Заведение служило не только «почтовым ящиком», но и любимым местом встречи деревенских стариков. Они усаживались кучкой и вспоминали прошлое, угощаясь тушеным мясом с овощами. Настоящего кофе не было и в помине. Его сменила отвратительная смесь цикория, ячменя, солода и желудей, называемая эрзац-кофе. Элен предпочитала травяные чаи. Летом возле кафе появлялась музыка. Клеман, сгорбленный усатый девяностолетний старик, приходил со своим стулом и аккордеоном и играл классические парижские уличные мелодии, вспоминая юность, проведенную в Париже. Такая музыка называлась bal-musette[13], и при ее звуках на глазах старшего поколения неизменно наворачивались слезы.
Войдя, Элен увидела Элизу сидящей за столиком. Сестра украдкой посматривала на карту, спрятанную между страницами романа. В углу молодая мать встала и взяла на руки своего малыша, собираясь уйти. Элен приветливо ей улыбнулась, а когда та ушла, спросила у сестры:
– Что это?
– Да вот, проверяю место.
– Ты никак еще глубже втянулась во все это?
– Успокойся. Глубже «почтового ящика» я не лезу. Просто смотрела, где находится новая конспиративная квартира.
Элен села рядом и принялась ковырять заусенцы.
– Нервничаешь? – спросила Элиза.
– Ужасно.
– Я тоже. – Элиза понизила голос. – Я говорила с Виктором.
– Насчет перемещения сама знаешь кого?
Элиза кивнула:
– Завтра вечером Виктор за ним придет.
– Завтра? Почему не этим вечером?
– Сегодня он не может.
Следующим пациентом Элен оказался молодой парень, сильно повредивший пилой палец. «Не уловка ли это, чтобы отвертеться от работы на нацистов?» – мелькнуло у нее в голове. Доктор Уго уже обработал рану и наложил швы. Элен оставалось лишь сделать перевязку.

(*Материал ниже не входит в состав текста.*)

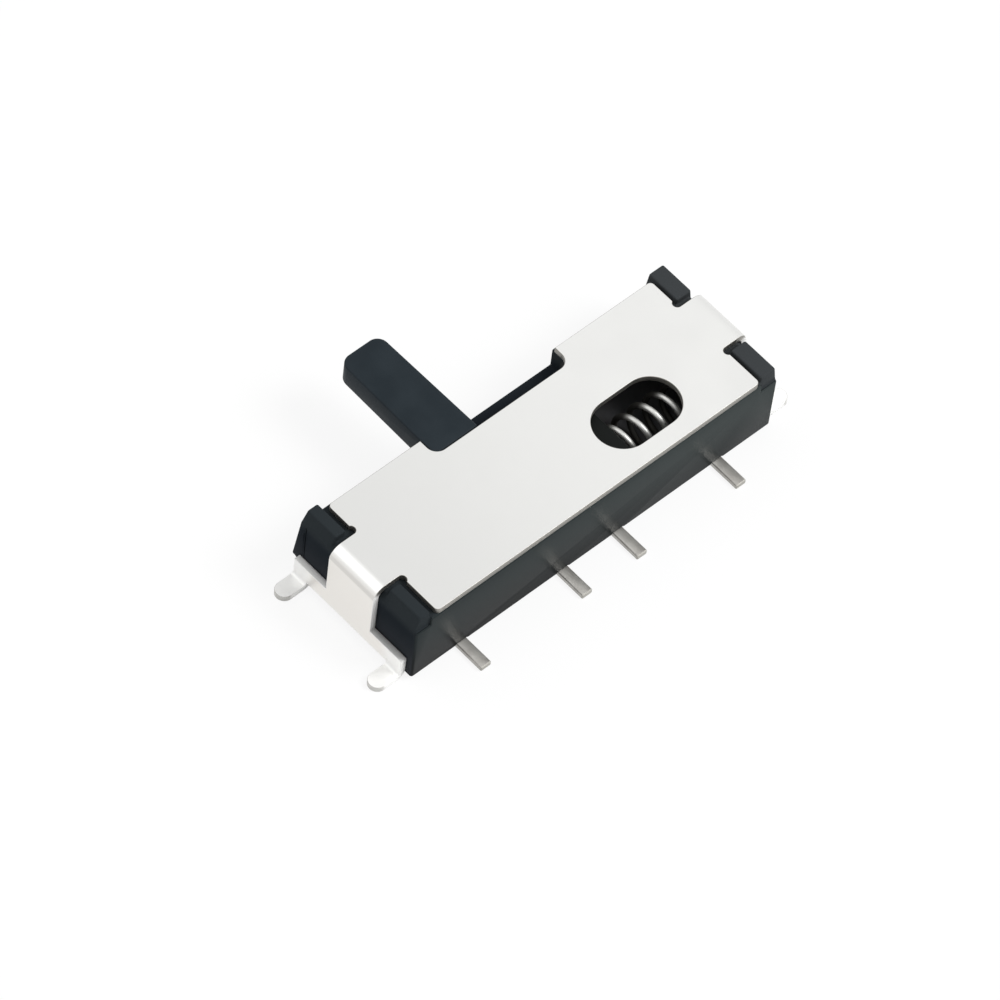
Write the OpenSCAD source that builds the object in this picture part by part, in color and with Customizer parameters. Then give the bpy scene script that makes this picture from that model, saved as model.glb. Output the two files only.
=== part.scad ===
// Momentary slide switch for surface mounting, pushed from the side.
// A moulded housing holds four terminals, a sliding carriage with its lever, a sprung
// contact and a return spring. One folded metal sheet closes it and solders it down.
// X runs along the switch, in the direction in which the lever is pushed. Y points to
// the lever side and Z points up. The origin is the centre of the footprint on the board.

/* [Housing] */
// Length of the moulded housing
body_l = 9.68; // [9.2:0.04:11]
// Width of the housing
body_w = 3.3; // [3.1:0.05:3.8]
// Height of the rim that the cover rests on
rim_h = 1.79; // [1.74:0.05:2.19]
// How far the housing stands above the board
standoff = 0.09; // [0.05:0.01:0.12]
// Length of the seat pad moulded under the housing
seat_l = 4; // [3:0.1:5]
// Width of the seat pad
seat_w = 1.6; // [1.2:0.1:2]
// Thickness of the long walls
wall_t = 0.4; // [0.3:0.05:0.45]
// Thickness of the end walls
end_wall_t = 0.6; // [0.45:0.05:0.7]
// Thickness of the floor
floor_t = 0.45; // [0.4:0.05:0.5]
// Radius of the housing's upright edges
edge_r = 0.06; // [0.02:0.01:0.1]
// How far the corner posts rise above the rim
post_rise = 0.18; // [0.1:0.01:0.24]
// Width of the steep bevel down the lever end of the housing, from the top of the posts
bevel_w = 0.12; // [0.05:0.01:0.2]
// Width of the bevel at the spring end
bevel_w_far = 0.06; // [0.03:0.01:0.2]
// Height of both bevels
bevel_h = 0.36; // [0.25:0.01:0.6]
// How far the two front posts stand back from the front face
post_inset = 0.06; // [0.02:0.01:0.14]
// Height at which the front posts step back
post_step_z = 1.57; // [1.39:0.02:1.69]
// How far the lever-side corners stand out at the top and at the bottom
corner_out_top = 0.06; // [0.02:0.01:0.1]
corner_out_low = 0.26; // [0.1:0.02:0.4]
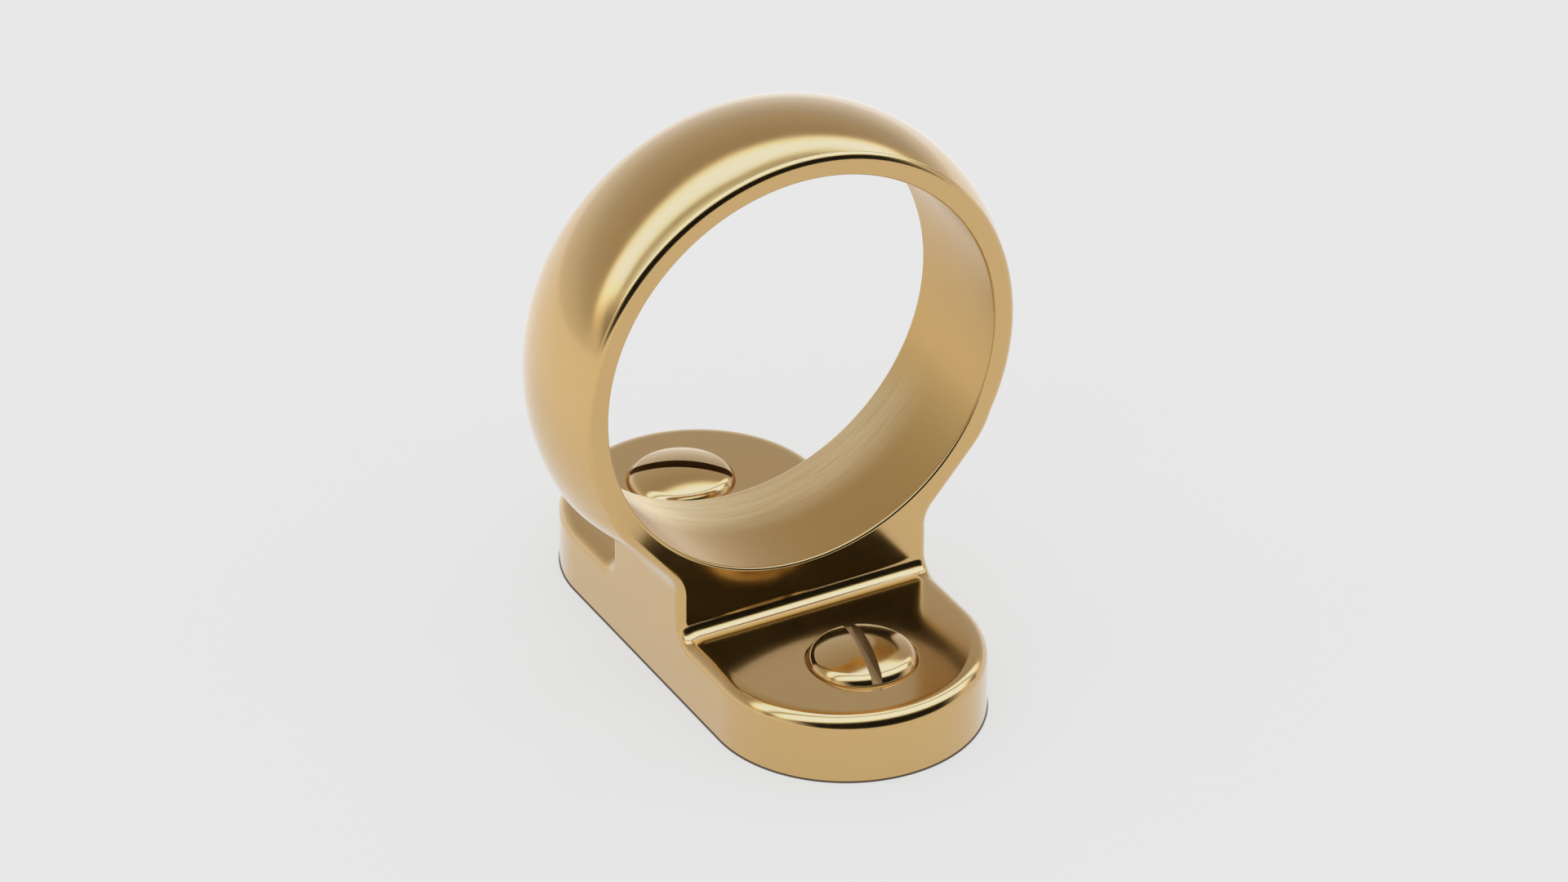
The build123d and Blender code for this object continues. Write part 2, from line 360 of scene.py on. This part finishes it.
# %% Brass of the casting
# the second colour is a painted reflection: a gold paler than the brass, for a band low in the bore
BORE_BRASS, PAINTED_SHEEN_BRASS = (0.62, 0.39, 0.135, 1), (1.0, 0.78, 0.44, 1)
STRETCH, GROOVE_DEPTH, BORE_BLUR, BORE_LESS_COAT = 0.06, 0.0000035, 0.12, -0.8
FINE_GROOVES, COARSE_STREAKS, STREAK_HEIGHT = (2600.0, 3.0, 0.6), (420.0, 2.0, 0.5), 4.0
BORED_START, BORED_END = (BORE_RADIUS + 0.12) * MM, (BORE_RADIUS + 0.02) * MM

body_brass, tree, place, tone, gloss, shader = lacquered_brass("lacquered cast brass")
axes = add_node(tree, "ShaderNodeSeparateXYZ", i0=place)
lift = calc(tree, "SUBTRACT", axes.outputs[2], RING_Z * MM)
across = calc(tree, "MULTIPLY", axes.outputs[0], axes.outputs[0])
distance = calc(tree, "SQRT", calc(tree, "MULTIPLY_ADD", lift, lift, across))
bored = soft_step(tree, distance, BORED_START, BORED_END)
round_x, round_z = [calc(tree, "MULTIPLY", axis, STRETCH) for axis in (axes.outputs[0], lift)]
rings = add_node(tree, "ShaderNodeCombineXYZ", i0=round_x, i1=axes.outputs[1], i2=round_z).outputs[0]
fine, coarse = [
    add_node(tree, "ShaderNodeTexNoise", Vector=rings, Scale=scale, Detail=detail, Roughness=rough)
    for scale, detail, rough in (FINE_GROOVES, COARSE_STREAKS)
]
grooves, streaks = fine.outputs[0], coarse.outputs[0]
height = calc(tree, "MULTIPLY_ADD", streaks, STREAK_HEIGHT, grooves)
bump = add_node(tree, "ShaderNodeBump", Strength=bored, Distance=GROOVE_DEPTH, Height=height)
relief = bump.outputs[0]
print("bore's grooves ready")

# %% Painted reflection low in the bore
BAND_TOP, BAND_FULL, BAND_FRONT, BAND_REAR = -6 * MM, -14 * MM, -0.8 * MM, 3.2 * MM
STREAK_CONTRAST, STREAK_BASE = 1.4, 0.25

# painted reflection: the wall's colour turns pale gold low in the rear half, streaked by the grooves
low = soft_step(tree, lift, BAND_TOP, BAND_FULL)
inner = soft_step(tree, axes.outputs[1], BAND_FRONT, BAND_REAR)
streaked = calc(tree, "MULTIPLY_ADD", grooves, STREAK_CONTRAST, STREAK_BASE)
painted_sheen = calc(tree, "MULTIPLY", calc(tree, "MULTIPLY", low, inner), streaked)
wall = blend_colour(tree, painted_sheen, BORE_BRASS, PAINTED_SHEEN_BRASS)
tree.links.new(blend_colour(tree, bored, tone, wall), shader.inputs["Base Color"])
tree.links.new(relief, shader.inputs["Normal"])
tree.links.new(relief, shader.inputs["Coat Normal"])
tree.links.new(calc(tree, "MULTIPLY_ADD", bored, BORE_BLUR, gloss), shader.inputs["Roughness"])
tree.links.new(calc(tree, "MULTIPLY_ADD", bored, BORE_LESS_COAT, 1.0), shader.inputs["Coat Weight"])
print("casting brass ready")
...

– Слышал, нацисты шерстят все деревни в нашей округе, – под конец перевязки сказал парень.
– Да? А ты не знаешь зачем?
– Люди разное болтают. Вроде ищут тайники с оружием.
– Так и говорят? – спросила Элен, вспомнив о взрывчатке, зарытой Элизой в саду.
Какое счастье, что сестра убрала опасный ящик!
– Откуда нам знать на самом деле? Сейчас чего только не услышишь.
– Например? – спросила Элен, стараясь говорить спокойно.
– Я от своего дяди слыхал: немцы ищут дезертира из ихней армии. Представляешь?
Элен не ответила, но мысли в мозгу понеслись еще лихорадочнее. Томаса нужно удалить из их дома. Если не получалось сегодня, то завтра непременно.
Вернувшись домой, она сразу же поднялась на чердак. Томас сидел и жевал хлеб. Должно быть, Флоранс ему принесла. При виде Элен дезертир вытаращил на нее испуганные глаза.
– Все в порядке. – Элен попыталась улыбнуться, но он не понял.
Какой там порядок! Совсем наоборот, нелепее всего, что немец проторчит у них дома еще сутки.
Сестры выдали ему ночной горшок с розочками по краям. Сейчас горшка не было. Наверное, Флоранс унесла, чтобы опорожнить. Элен постояла еще несколько минут, но, поскольку она не говорила по-немецки, а дезертир знал лишь отдельные французские слова, говорить им было не о чем.
Потом он показал ей глубокую рану на руке. Элен прищурилась.
– Это нужно промыть и продезинфицировать, – сказала она и отправилась вниз за своим медицинским саквояжем.
Закончив возиться с раной, она наложила повязку. Спустившись с чердака, Элен заглянула к Джеку. Англичанин спал. Она не стала его будить. Позвав Флоранс, она сказала, что на случай обыска нужно удалить из дома все подозрительное. В душе Элен надеялась, что обыска не будет.
– Как с Томасом? – спросила Флоранс. – Я весь день только о нем и думаю. Уже тошно от мыслей. Сегодня его уведут?
– Увы, нет. Но не беспокойся. Виктор нам поможет. Он в курсе.